MATERIAL:
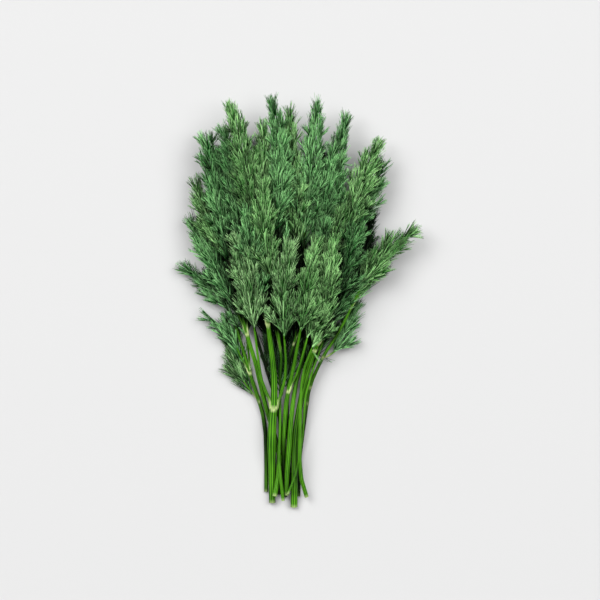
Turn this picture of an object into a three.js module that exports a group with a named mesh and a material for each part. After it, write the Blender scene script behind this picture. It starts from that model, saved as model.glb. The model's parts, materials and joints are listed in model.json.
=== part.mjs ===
// A bunch of fresh dill, laid on its side: twelve cut stalks lie together at the foot and fan out
// into forty-seven feathery leaves. X is across the bunch, +Y runs from the cut ends to the tips and
// +Z is up, away from the surface that it lies on. Sizes are in millimetres and angles in radians.
//
// Each stalk is one solid with the bare footstalks of its leaves. Each leaf is one solid: a rib with
// short whorls, from which side ribs and three-sided threads grow out of the rib's own faces. Stalks
// and leaves that would cross are first eased apart in height, and each thread is bent clear of its
// neighbours or left out.
import * as THREE from "three";

// ---------- Driving dimensions ----------
const MIDDLE = [-0.91, -0.51]; // the middle of the finished bunch, in the routes' own X and Y

// Stalks and footstalks
const STALK_SIDES = 6;
const THICK_STALK = 2.5; // a stalk with a larger radius than this gets THICK_SIDES
const THICK_SIDES = 8;
const STALK_RING = 15; // longest plain stretch of a stalk between two rings
const JOINT_HALF = 0.65; // half of a joint's length, in stalk radii
const SHORT_JOINT = 1.3; // and the least that it may be
const FOOTSTALK = 0.62; // a footstalk's radius at its root, as a share of the stalk's
const FOOTSTALK_MOST = 1.7; // and the most that it may be
const FOOTSTALK_END = 0.8; // radius of a footstalk where its leaf starts
const JOINT_GAP = 0.5; // between a footstalk's end and its leaf

// Leaves
const RIB_SIDES = 3;
const RIB_TIP = 0.5; // radius of a leaf's rib at its tip
const WHORL = 1.8; // length of a whorl along its rib
const SPACING = 25; // length of rib to a whorl, deep in the bunch
const OPEN_SPACING = 16.5; // the same on a leaf that reaches out of the bunch
const FEWEST_WHORLS = 3;
const FIRST_WHORL = 0.05; // where a leaf's first and last whorls stand, as shares of its length
const LAST_WHORL = 0.84;
const SIDE_TAPER = 0.62; // how much shorter the last side ribs are than the first
const SIDE_ROOT = 0.6; // radius of a side rib at its root
const SIDE_END = 0.42; // and at its last whorl
const SIDE_WHORL = 1.5; // length of a whorl along a side rib
const LONG_SIDE = 13; // a side rib longer than this has two whorls
const SHORTEST_SIDE = 6.5; // a side rib with no room for this length is left out
const THREAD = 11.5; // longest thread
const THREAD_ROOT = 0.6; // radius of a thread at its root
const POINT = 0.05; // radius of a thread's point
const SIDE_SHARE = 0.72; // a thread on a side rib, as a share of one on the rib
const OPEN_ANGLE = 0.56; // between a rib and the threads or side ribs that leave it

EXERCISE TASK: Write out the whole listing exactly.

TASK RESPONSE:
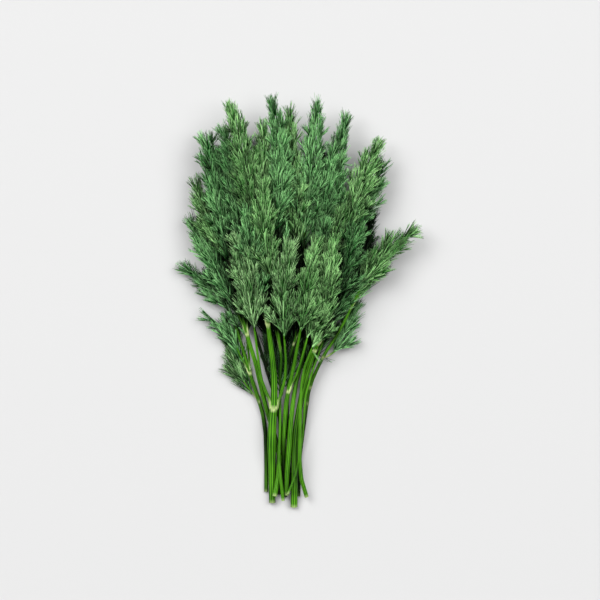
Turn this picture of an object into a three.js module that exports a group with a named mesh and a material for each part. After it, write the Blender scene script behind this picture. It starts from that model, saved as model.glb. The model's parts, materials and joints are listed in model.json.
=== part.mjs ===
// A bunch of fresh dill, laid on its side: twelve cut stalks lie together at the foot and fan out
// into forty-seven feathery leaves. X is across the bunch, +Y runs from the cut ends to the tips and
// +Z is up, away from the surface that it lies on. Sizes are in millimetres and angles in radians.
//
// Each stalk is one solid with the bare footstalks of its leaves. Each leaf is one solid: a rib with
// short whorls, from which side ribs and three-sided threads grow out of the rib's own faces. Stalks
// and leaves that would cross are first eased apart in height, and each thread is bent clear of its
// neighbours or left out.
import * as THREE from "three";

// ---------- Driving dimensions ----------
const MIDDLE = [-0.91, -0.51]; // the middle of the finished bunch, in the routes' own X and Y

// Stalks and footstalks
const STALK_SIDES = 6;
const THICK_STALK = 2.5; // a stalk with a larger radius than this gets THICK_SIDES
const THICK_SIDES = 8;
const STALK_RING = 15; // longest plain stretch of a stalk between two rings
const JOINT_HALF = 0.65; // half of a joint's length, in stalk radii
const SHORT_JOINT = 1.3; // and the least that it may be
const FOOTSTALK = 0.62; // a footstalk's radius at its root, as a share of the stalk's
const FOOTSTALK_MOST = 1.7; // and the most that it may be
const FOOTSTALK_END = 0.8; // radius of a footstalk where its leaf starts
const JOINT_GAP = 0.5; // between a footstalk's end and its leaf

// Leaves
const RIB_SIDES = 3;
const RIB_TIP = 0.5; // radius of a leaf's rib at its tip
const WHORL = 1.8; // length of a whorl along its rib
const SPACING = 25; // length of rib to a whorl, deep in the bunch
const OPEN_SPACING = 16.5; // the same on a leaf that reaches out of the bunch
const FEWEST_WHORLS = 3;
const FIRST_WHORL = 0.05; // where a leaf's first and last whorls stand, as shares of its length
const LAST_WHORL = 0.84;
const SIDE_TAPER = 0.62; // how much shorter the last side ribs are than the first
const SIDE_ROOT = 0.6; // radius of a side rib at its root
const SIDE_END = 0.42; // and at its last whorl
const SIDE_WHORL = 1.5; // length of a whorl along a side rib
const LONG_SIDE = 13; // a side rib longer than this has two whorls
const SHORTEST_SIDE = 6.5; // a side rib with no room for this length is left out
const THREAD = 11.5; // longest thread
const THREAD_ROOT = 0.6; // radius of a thread at its root
const POINT = 0.05; // radius of a thread's point
const SIDE_SHARE = 0.72; // a thread on a side rib, as a share of one on the rib
const OPEN_ANGLE = 0.56; // between a rib and the threads or side ribs that leave it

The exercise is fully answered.